··· ROWS

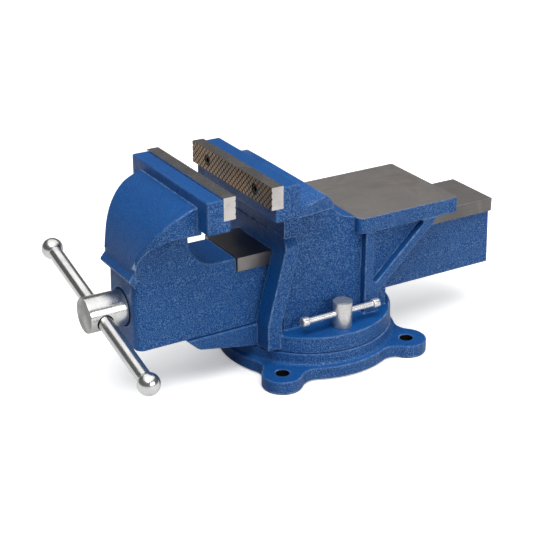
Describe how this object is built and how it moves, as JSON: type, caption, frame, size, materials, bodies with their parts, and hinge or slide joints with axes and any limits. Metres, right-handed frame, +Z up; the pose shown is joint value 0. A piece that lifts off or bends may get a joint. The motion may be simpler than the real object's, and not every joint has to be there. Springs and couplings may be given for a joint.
{
  "type": "bench vise",
  "caption": "Bench vise on a lockable swivel base, with serrated jaw plates, a sliding jaw driven by a screw and tommy bar, and a flat anvil behind the fixed jaw.",
  "frame": {"origin": "on the swivel axis, in the plane of the four lug feet that rest on the bench", "axes": "+Z up along the swivel axis, +X along the slide towards its rear end, +Y across the jaws"},
  "size_m": [0.443, 0.2264, 0.2034],
  "materials": {
    "base_enamel": "blue textured enamel on cast iron",
    "body_enamel": "blue textured enamel, machined bare on the anvil",
    "jaw_enamel": "blue textured enamel, machined bare on the slide's rail",
    "plate_steel": "ground, serrated and hardened",
    "black_screw": "black oxide",
    "screw_chrome": "turned and bright plated hub",
    "plain_steel": "zinc plated",
    "nut_iron": "machined cast iron",
    "handle_chrome": "bright chrome",
    "lock_steel": "turned"
  },
  "bodies": {
    "base": {"swivel_base": "base_enamel", "pivot_bolt": "plain_steel", "pivot_washer": "plain_steel", "pivot_nut": "plain_steel"},
    "body": {"body_casting": "body_enamel", "fixed_jaw_plate": "plate_steel", "fixed_plate_screws": "black_screw", "screw_nut": "nut_iron", "nut_bolts": "black_screw", "nut_washers": "plain_steel", "clamp_nut_near": "plain_steel", "clamp_nut_far": "plain_steel"},
    "jaw": {"moving_jaw": "jaw_enamel", "moving_jaw_plate": "plate_steel", "moving_plate_screws": "black_screw", "thrust_washer": "plain_steel"},
    "screw": {"lead_screw": "screw_chrome", "retaining_collar": "plain_steel", "collar_pin": "plain_steel"},
    "handle": {"handle_bar": "handle_chrome", "handle_ball_near": "handle_chrome", "handle_ball_far": "handle_chrome"},
    "lock_near": {"lock_bolt_near": "lock_steel"},
    "lock_far": {"lock_bolt_far": "lock_steel"},
    "lock_handle_near": {"lock_bar_near": "handle_chrome", "lock_bar_heads_near": "handle_chrome"},
    "lock_handle_far": {"lock_bar_far": "handle_chrome", "lock_bar_heads_far": "handle_chrome"}
  },
  "joints": [
    {"name": "swivel", "type": "hinge", "parent": "base", "child": "body", "pos_m": [0, 0, 0], "axis": [0, 0, 1], "continuous": true},
    {"name": "jaw_slide", "type": "slide", "parent": "body", "child": "jaw", "axis": [1, 0, 0], "range_m": [-0.1134, 0.0364]},
    {"name": "screw_turn", "type": "hinge", "parent": "jaw", "child": "screw", "pos_m": [0, 0, 0.085], "axis": [1, 0, 0], "range_deg": [-6798, 2178]},
    {"name": "handle_slide", "type": "slide", "parent": "screw", "child": "handle", "axis": [0, 0.9715, 0.2368], "range_m": [-0.08, 0.08]},
    {"name": "lock_turn_near", "type": "hinge", "parent": "body", "child": "lock_near", "pos_m": [0, -0.064, 0], "axis": [0, 0, 1], "range_deg": [-3.5, 3.5]},
    {"name": "lock_turn_far", "type": "hinge", "parent": "body", "child": "lock_far", "pos_m": [0, 0.064, 0], "axis": [0, 0, 1], "range_deg": [-3.5, 3.5]},
    {"name": "lock_slide_near", "type": "slide", "parent": "lock_near", "child": "lock_handle_near", "axis": [1, 0, 0], "range_m": [-0.0245, 0.0285]},
    {"name": "lock_slide_far", "type": "slide", "parent": "lock_far", "child": "lock_handle_far", "axis": [1, 0, 0], "range_m": [-0.0245, 0.0285]}
  ],
  "couplings": [
    {"joint": "jaw_slide", "follows": "screw_turn", "m_per_rad": 0.00095493}
  ]
}
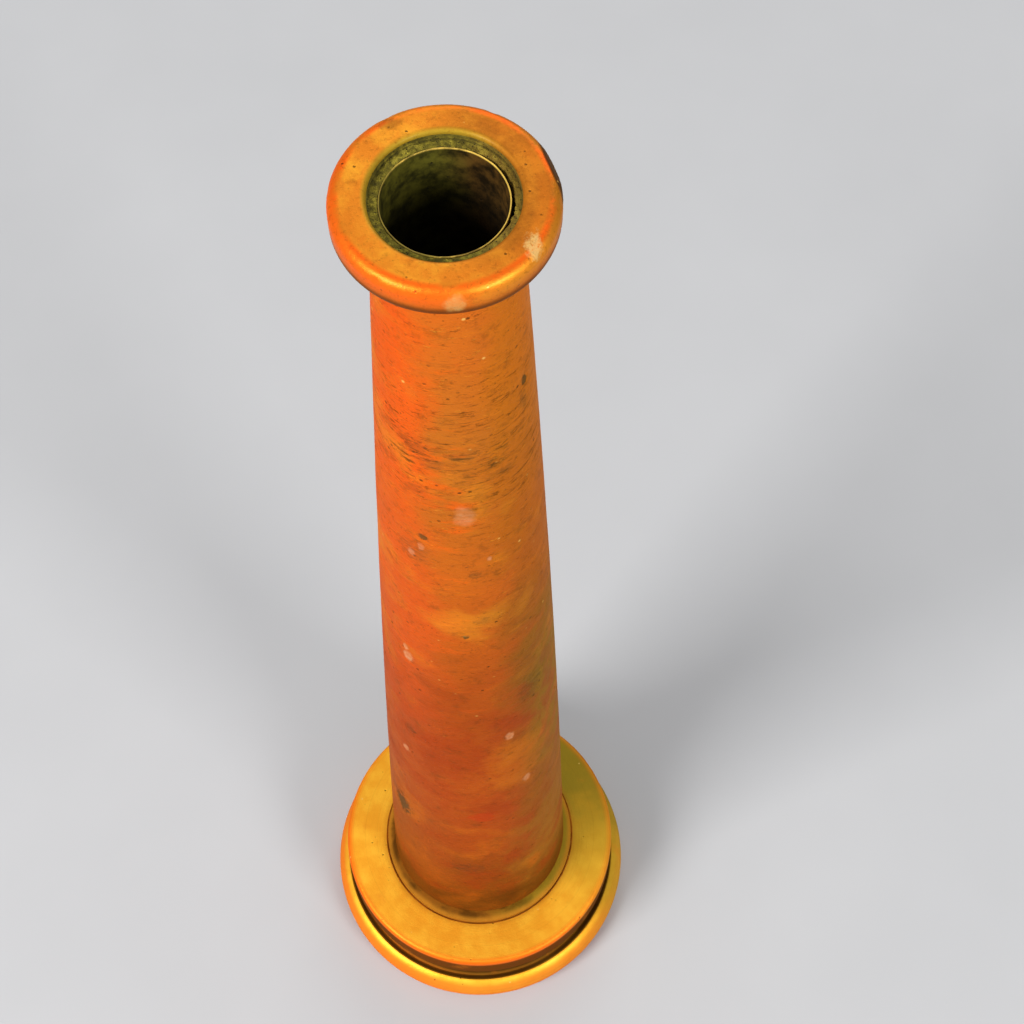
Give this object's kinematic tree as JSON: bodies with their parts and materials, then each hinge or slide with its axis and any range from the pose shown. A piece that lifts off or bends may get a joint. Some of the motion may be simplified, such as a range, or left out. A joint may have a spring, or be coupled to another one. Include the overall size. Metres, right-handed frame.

······

Pick out and copy every line that contains the word "shown".

▸ REPLY TO THE TASK:
Describe how this object is built and how it moves, as JSON: type, caption, frame, size, materials, bodies with their parts, and hinge or slide joints with axes and any limits. Metres, right-handed frame, +Z up; the pose shown is joint value 0. A piece that lifts off or bends may get a joint. The motion may be simpler than the real object's, and not every joint has to be there. Springs and couplings may be given for a joint.
Give this object's kinematic tree as JSON: bodies with their parts and materials, then each hinge or slide with its axis and any range from the pose shown. A piece that lifts off or bends may get a joint. Some of the motion may be simplified, such as a range, or left out. A joint may have a spring, or be coupled to another one. Include the overall size. Metres, right-handed frame.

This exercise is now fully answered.